**STATED PROBLEM:**
Output, word for word, every line from the start of the listing down to and including the line that contains "from build123d import *"; include nothing else.
((
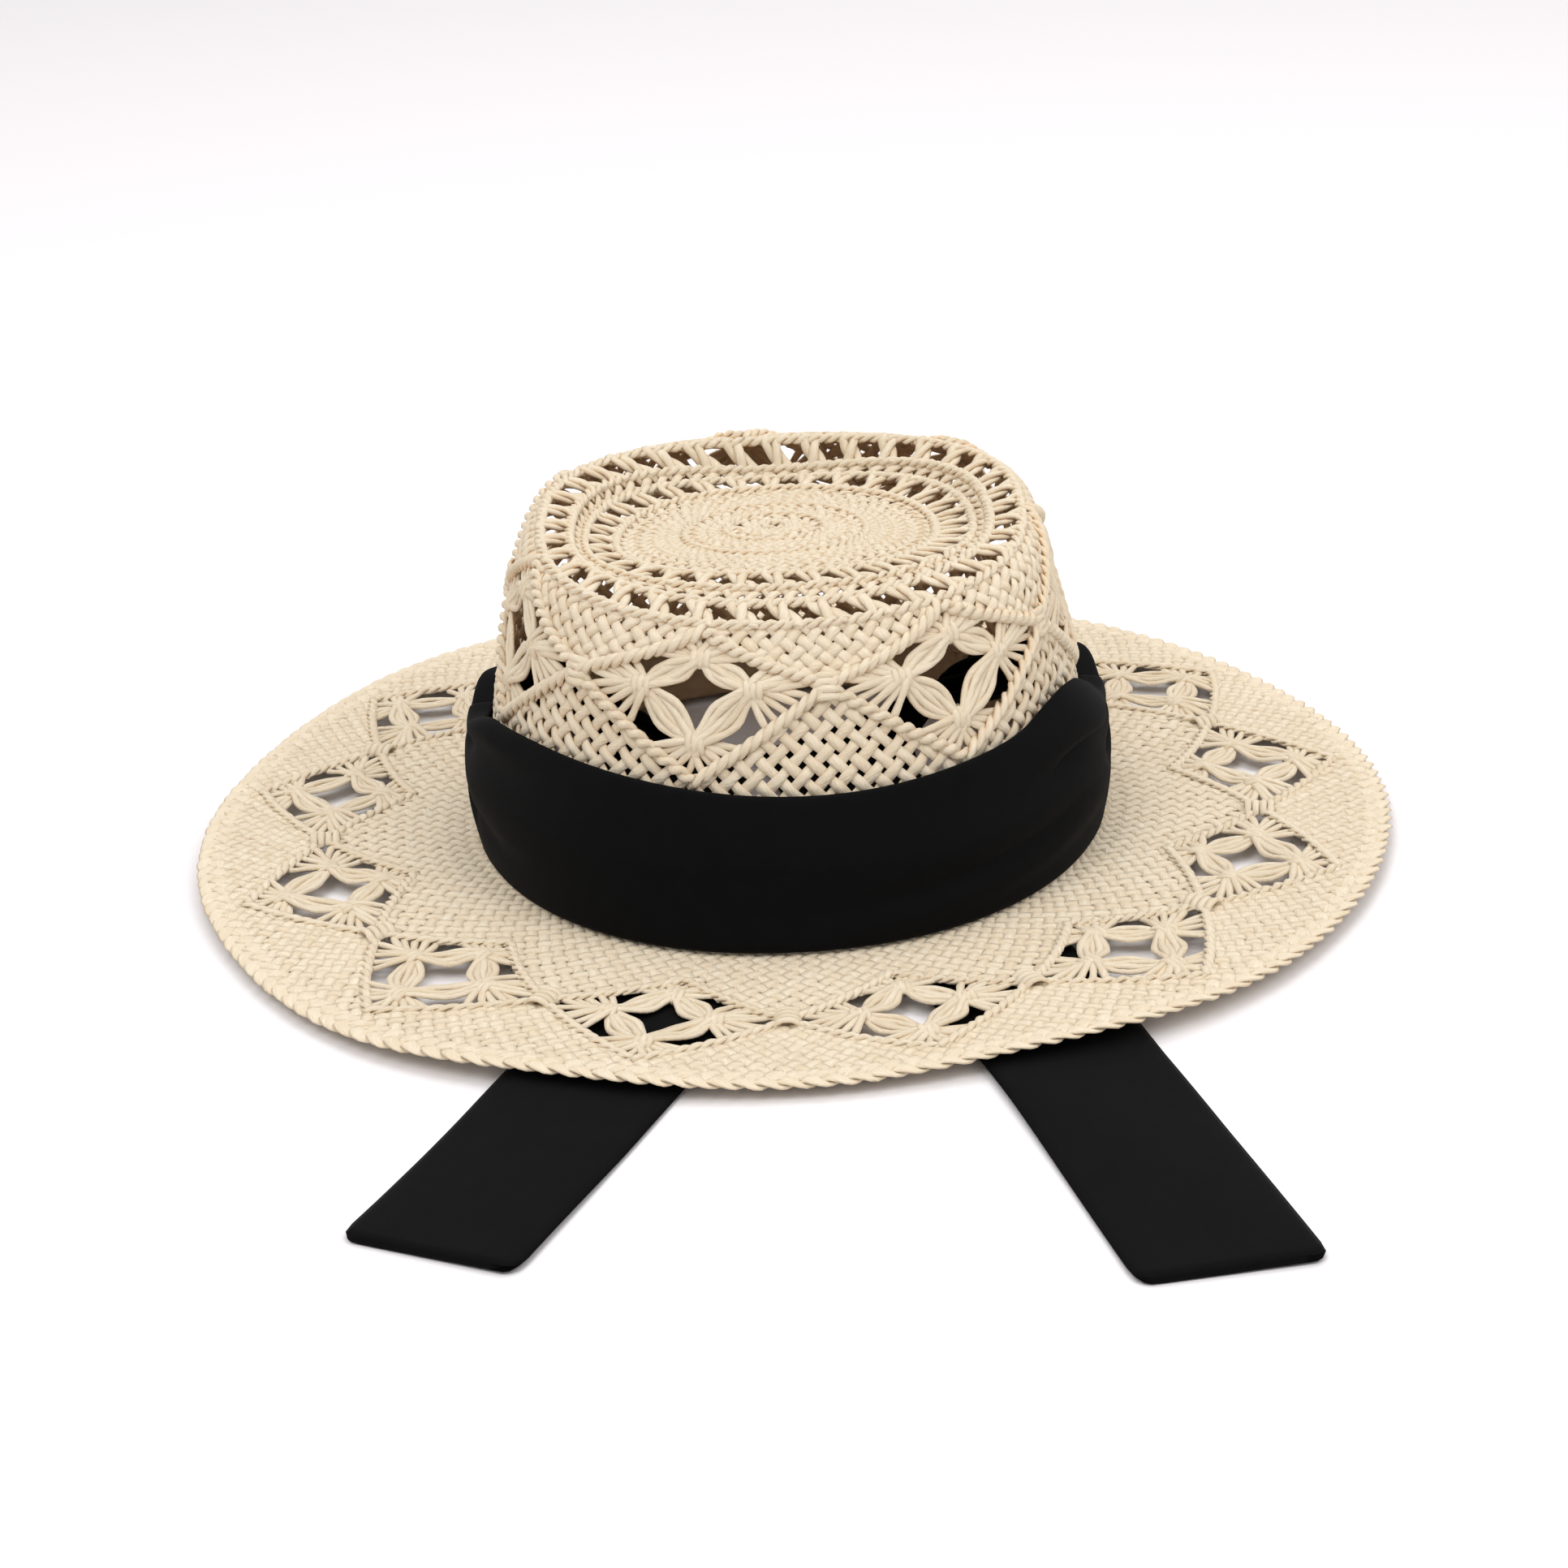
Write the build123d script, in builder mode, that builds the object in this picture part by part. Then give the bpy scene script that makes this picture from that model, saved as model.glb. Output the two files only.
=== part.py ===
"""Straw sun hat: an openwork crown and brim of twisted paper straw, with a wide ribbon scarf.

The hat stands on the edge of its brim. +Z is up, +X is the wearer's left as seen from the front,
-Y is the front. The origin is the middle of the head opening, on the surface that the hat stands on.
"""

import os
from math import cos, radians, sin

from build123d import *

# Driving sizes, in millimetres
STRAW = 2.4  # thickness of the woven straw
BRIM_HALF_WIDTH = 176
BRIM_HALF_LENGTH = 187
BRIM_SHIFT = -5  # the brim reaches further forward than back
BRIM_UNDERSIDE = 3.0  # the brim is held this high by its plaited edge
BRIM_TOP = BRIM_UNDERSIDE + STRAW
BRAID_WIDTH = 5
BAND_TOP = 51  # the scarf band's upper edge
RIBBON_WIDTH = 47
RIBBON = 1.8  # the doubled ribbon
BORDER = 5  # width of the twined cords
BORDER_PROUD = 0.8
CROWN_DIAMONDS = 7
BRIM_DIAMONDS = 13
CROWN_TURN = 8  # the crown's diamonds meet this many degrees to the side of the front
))
**ANSWER IN FULL:**
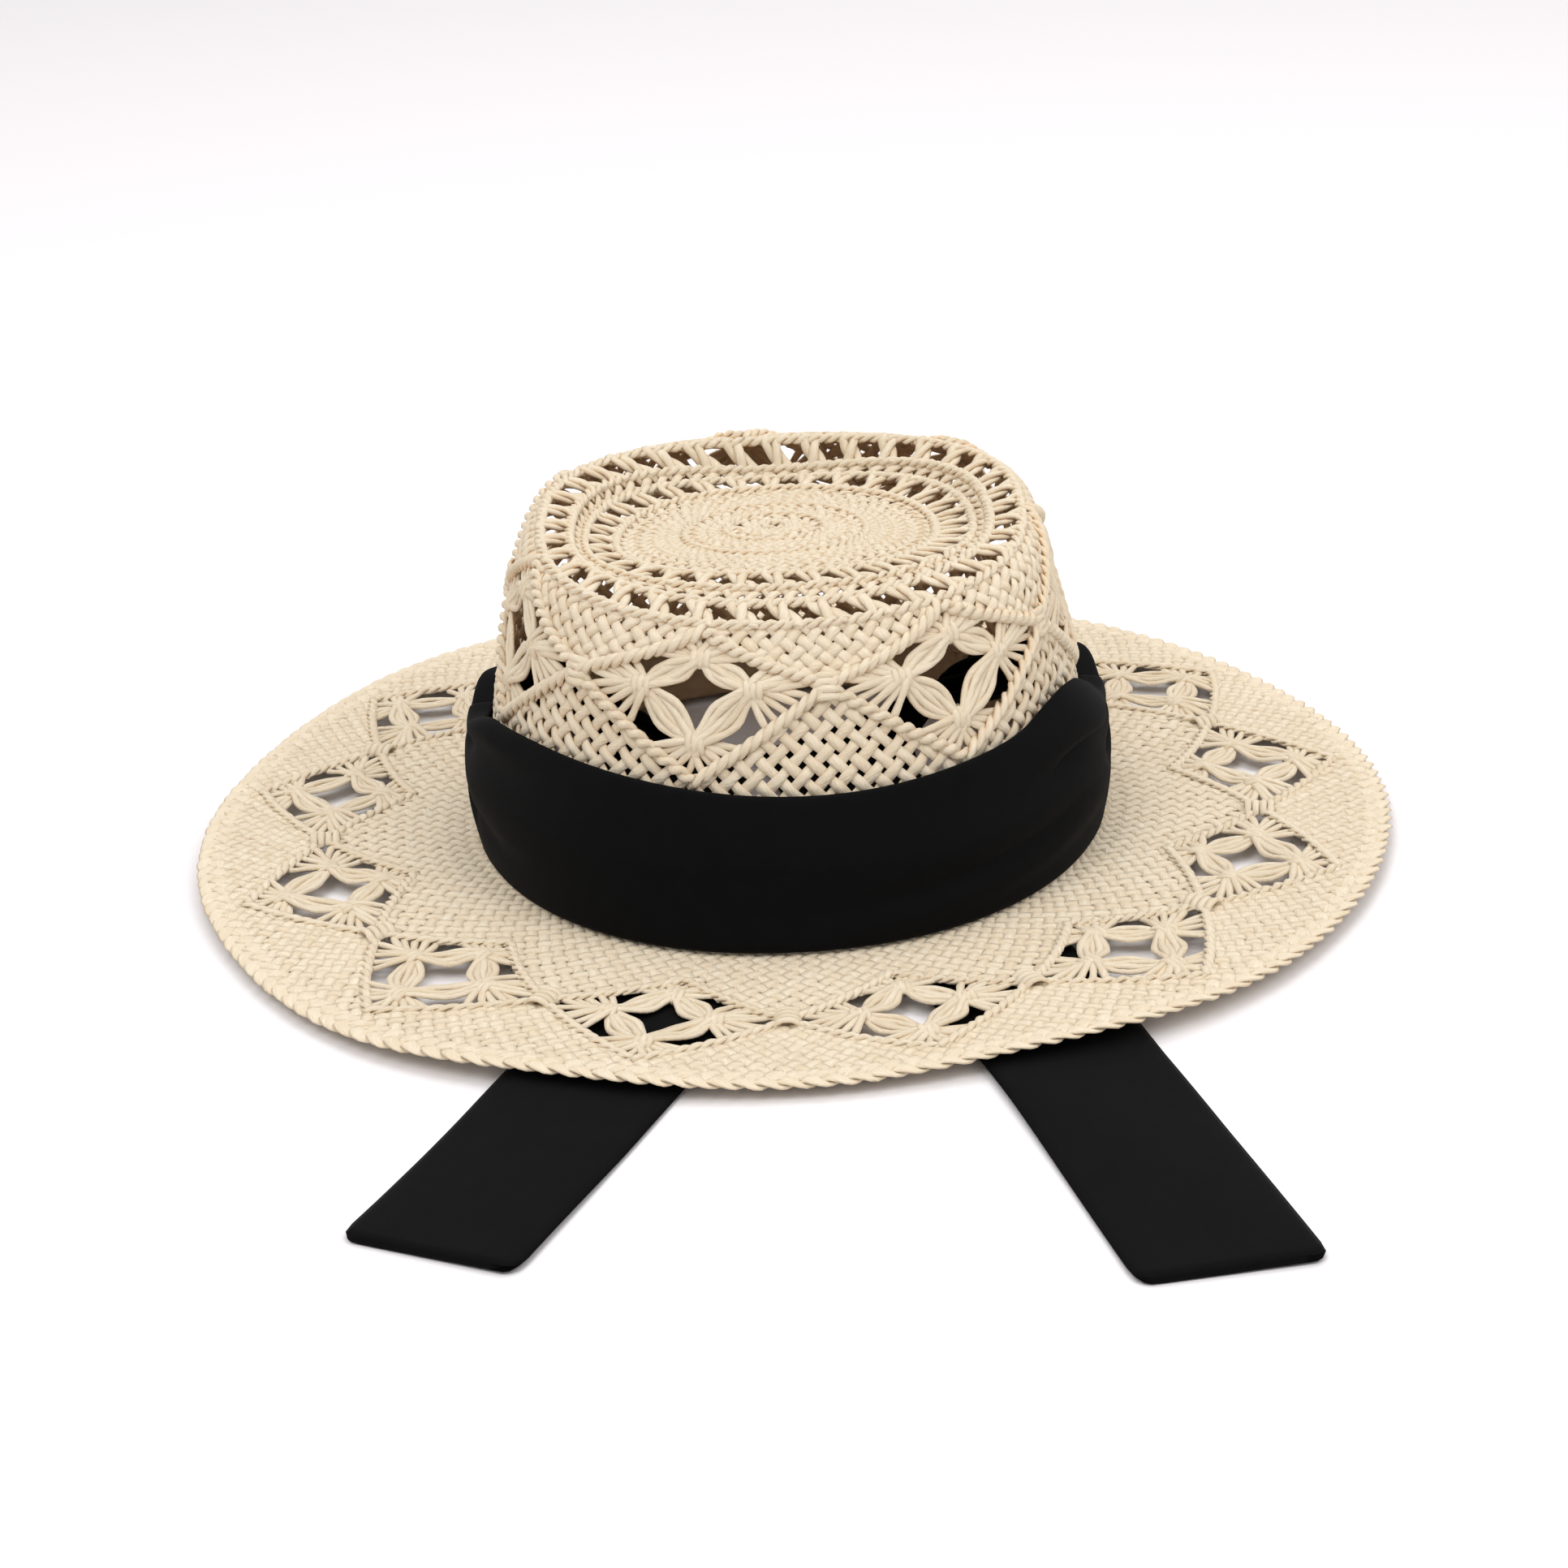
Write the build123d script, in builder mode, that builds the object in this picture part by part. Then give the bpy scene script that makes this picture from that model, saved as model.glb. Output the two files only.
=== part.py ===
"""Straw sun hat: an openwork crown and brim of twisted paper straw, with a wide ribbon scarf.

The hat stands on the edge of its brim. +Z is up, +X is the wearer's left as seen from the front,
-Y is the front. The origin is the middle of the head opening, on the surface that the hat stands on.
"""

import os
from math import cos, radians, sin

from build123d import *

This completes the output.